Вера открывается как Жизнь, центр которой — не во мне, как то, что животворит обращенной ко мне улыбкой. Она становится незаметной и сводится к уделу «верующих», как только рассматривается из укрома какой – угодно самости, устраивающей жизнь из себя самой. Открыть веру можно, лишь сместив этот центр. Но как же это сделать и открыть жизнь, на которую отзывается мое сердце? По митрополиту Сурожскому Антонию, такое раскрывающее смещение неразрывно связано с предваряющим открытием собственной духовной нищеты: «если только мы осознаем, что ничто из того, что мы называем своим, нам не принадлежит, и одновременно поймем, что это нам ДАНО Богом и людьми,— вокруг нас начинает водворяться Божие Царство…
Если мы были бы действительно внимательны к тому, что происходит в жизни, мы из всего могли бы собрать, как пчела собирает мед, благодарность. Благодарность за каждое движение, за дыхание свободное, за небо открытое, за все человеческие отношения… И тогда жизнь делалась бы все богаче и богаче, по мере того, как мы будто беднели бы все больше и больше. Потому что когда у человека больше ничего нет, и он осознает, что все в жизни — милость и любовь, он уже вошел в Царство Божие». Мы выходим из заточения собственной самости к вере через благодарение, которое оказывается единственной связью между действием Божьим и человеком. Через благодарение мы собираем себя, распознавая за повседневными данностями дары и открывая действие Христа в мире, которое осуществляется буквально даром.

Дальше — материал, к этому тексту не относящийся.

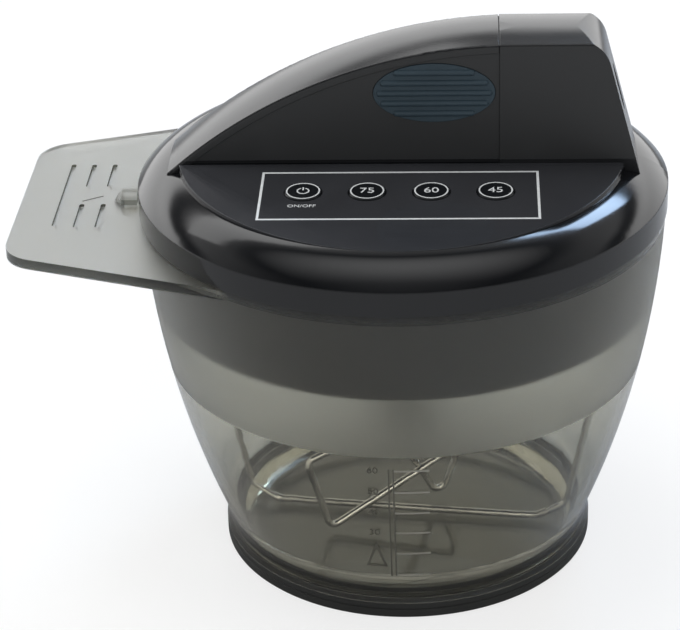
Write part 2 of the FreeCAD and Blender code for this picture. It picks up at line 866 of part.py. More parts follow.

Вера, приходящая со знанием, что центр моей жизни не во мне, открывающаяся узнанной улыбкой, обращенной ко мне, становится не только ответной улыбкой, но и улыбкой, обращенной к миру и ищущей праздничной разделенности. Милость и щедрость, невозможные по убеждению или по долгу, приходят в мир как благодарные плоды веры. Еще раз послушаем владыку Антония: «Плод жизни — благодарность, но благодарность сама должна принести плод… Благодарность — и только она — может побудить нас к предельному подвигу любви по отношению к Богу, по отношению к людям. Чувство долга, обязательств, может, не найдет в себе силы, чтобы совершить последний подвиг жизни, жертвы и любви. Но благодарность — найдет».
Наша благодарность и есть наша ответственность, способность к ответу, разрывающая круги безответственности и безответности. Ни принципы, ни убежденность, ни долг не разорвут эти круги безлюбой повседневности. Они – условны, как условно всякое человеческое начинание. Но им не устоять перед безусловной улыбкой сквозь всякую данность, перед узнаваемой в опыте животворящей «уверенностью в невидимом», называемой по-простому верой.